**Dataset items**:

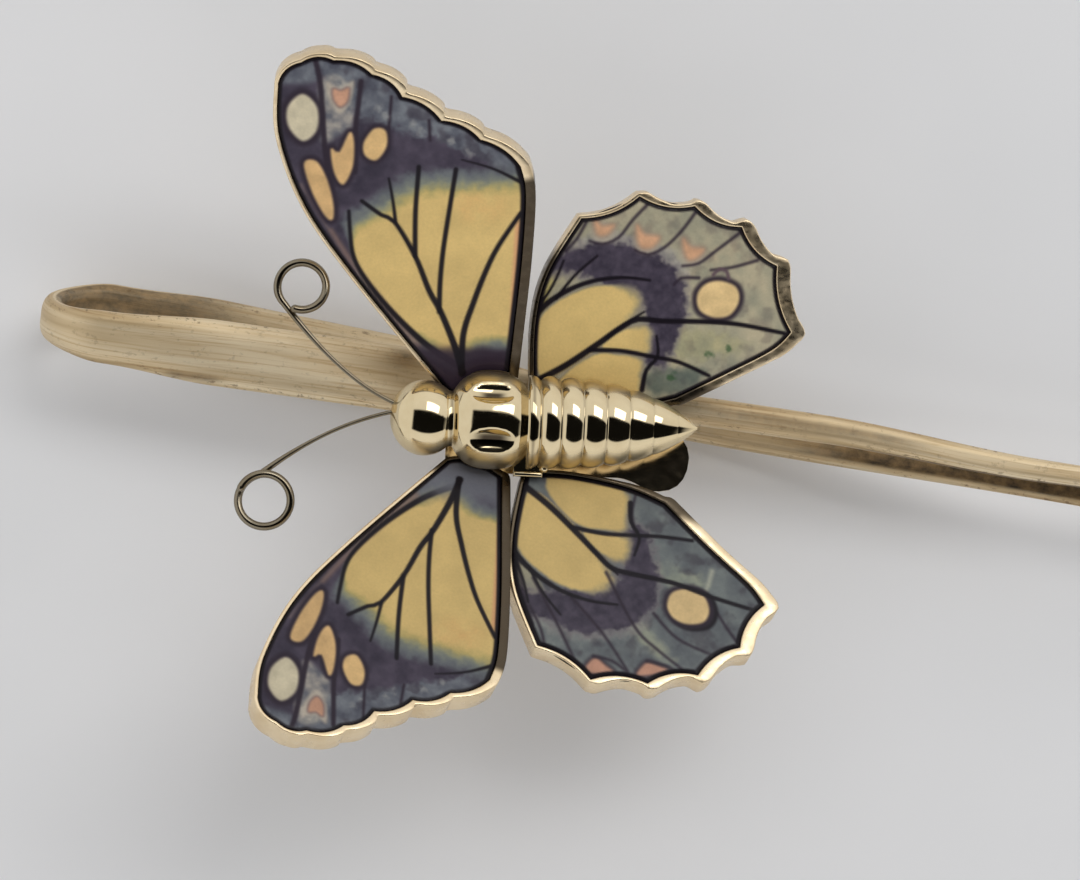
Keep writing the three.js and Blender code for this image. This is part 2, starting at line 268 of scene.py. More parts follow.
def keep_off_body(loop, height, wing, gap):
    """Moves points of a loop outwards along the wing until they are clear of the body."""
    moved = loop.copy()
    for _ in range(240):
        x, y, z = on_wing(moved, height, wing).T
        reach = np.hypot(y - BODY["y"], (z - BODY["z"]) / BODY["height"])
        hit = (reach < body_radius(x) + gap) & (x > BODY["head"] - gap) & (x < BODY["tail"] + gap)
        if not hit.any():
            break
        moved[hit, 1] += 0.02
    return moved


# ---- meshes ----

def add_mesh(name, points_mm, faces, body, nodes, flat_faces=()):
    """A new piece, which rides on a body and stands for CAD nodes. Only its flat faces are shaded flat."""
    mesh = bpy.data.meshes.new(name)
    mesh.from_pydata((np.asarray(points_mm) * MM).tolist(), [], [list(f) for f in faces])
    mesh.validate()
    shade = np.ones(len(mesh.polygons), bool)
    shade[list(flat_faces)] = False
    mesh.polygons.foreach_set("use_smooth", shade)
    made = bpy.data.objects.new(name, mesh)
    bpy.context.scene.collection.objects.link(made)
    if body:
        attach(made, body)
    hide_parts(*nodes)
    return made


def skin(rings):
    """Faces of a closed skin over rings that all have the same number of points."""
    count, rows = len(rings[0]), len(rings)
    j = np.arange(count)
    k = (j + 1) % count
    faces = []
    for i in range(rows - 1):
        low, high = i * count, (i + 1) * count
        faces.extend(np.column_stack([low + j, low + k, high + k, high + j]).tolist())
    faces.append(list(range(count))[::-1])
    faces.append(list(range((rows - 1) * count, rows * count)))
    return faces


def paint(mesh, name, values):
    """Stores one number, or one colour, for each point of a mesh."""
    values = np.asarray(values, np.float32)
    if values.ndim == 1:
        mesh.attributes.new(name, "FLOAT", "POINT").data.foreach_set("value", values)
    else:
        full = np.ones((len(values), 4), np.float32)
        full[:, :3] = values
        mesh.attributes.new(name, "FLOAT_COLOR", "POINT").data.foreach_set("color", full.ravel())


# ---- materials ----

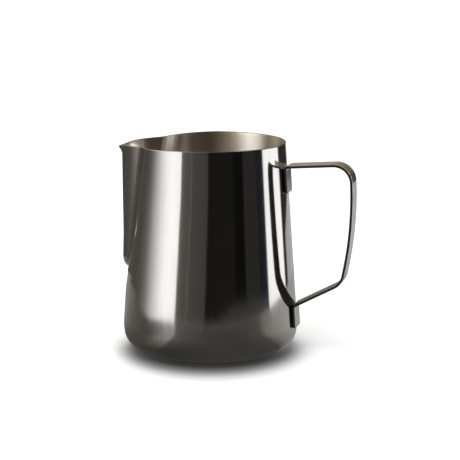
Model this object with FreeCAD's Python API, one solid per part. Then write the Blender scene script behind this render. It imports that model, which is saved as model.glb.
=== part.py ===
"""Milk frothing pitcher: a drawn steel cup with a pressed spout, and a bent strap handle.

Frame: millimetres, +Z up, origin at the centre of the standing ring, on the cup's axis.
The handle is on +X and the spout on -X.
"""
import math
import os

import FreeCAD, Part
from FreeCAD import Vector

# ---- cup profile -------------------------------------------------------------------------
HEIGHT = 112.0              # standing ring to rim, away from the spout
RIM_RADIUS = 40.5           # outside, at the rim
WALL_SLOPE = 0.0668         # the wall widens by this much per mm going down
BELLY_TOP = 15.8            # height where the straight wall ends
BELLY_ARC = 31.3            # radius of the arc that turns the wall inwards
CORNER_ARC = 10.8           # radius of the base corner
SHEET = 0.8                 # sheet thickness

# ---- base --------------------------------------------------------------------------------
RECESS_RADIUS = 32.0        # the base stands on a flat ring outside this radius
RECESS_DEPTH = 0.8
RECESS_FLARE = 0.8          # run of the step's sloped edge

# ---- spout -------------------------------------------------------------------------------
NOSE_RADIUS = 6.5           # rounding of the spout's ridge
RIDGE_REACH = 49.0          # axis to the ridge, near the rim
RIDGE_TOP = 110.0           # height at which the ridge has that reach
RIDGE_DRAFT = 0.007         # the ridge comes in by this much per mm going down
SPOUT_FOOT = 43.0           # height where the ridge has died into the wall
SPOUT_FOOT_RUN = 7.0        # height over which it dies
RISE_STEEPNESS = 2.4        # how quickly the ridge starts at its foot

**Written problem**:
In the listing above, find the line with "Model this object" and the line with "from FreeCAD import Vector", then print exactly those two lines and every line between them, and nothing more.

**Worked solution**:
Model this object with FreeCAD's Python API, one solid per part. Then write the Blender scene script behind this render. It imports that model, which is saved as model.glb.
=== part.py ===
"""Milk frothing pitcher: a drawn steel cup with a pressed spout, and a bent strap handle.

Frame: millimetres, +Z up, origin at the centre of the standing ring, on the cup's axis.
The handle is on +X and the spout on -X.
"""
import math
import os

import FreeCAD, Part
from FreeCAD import Vector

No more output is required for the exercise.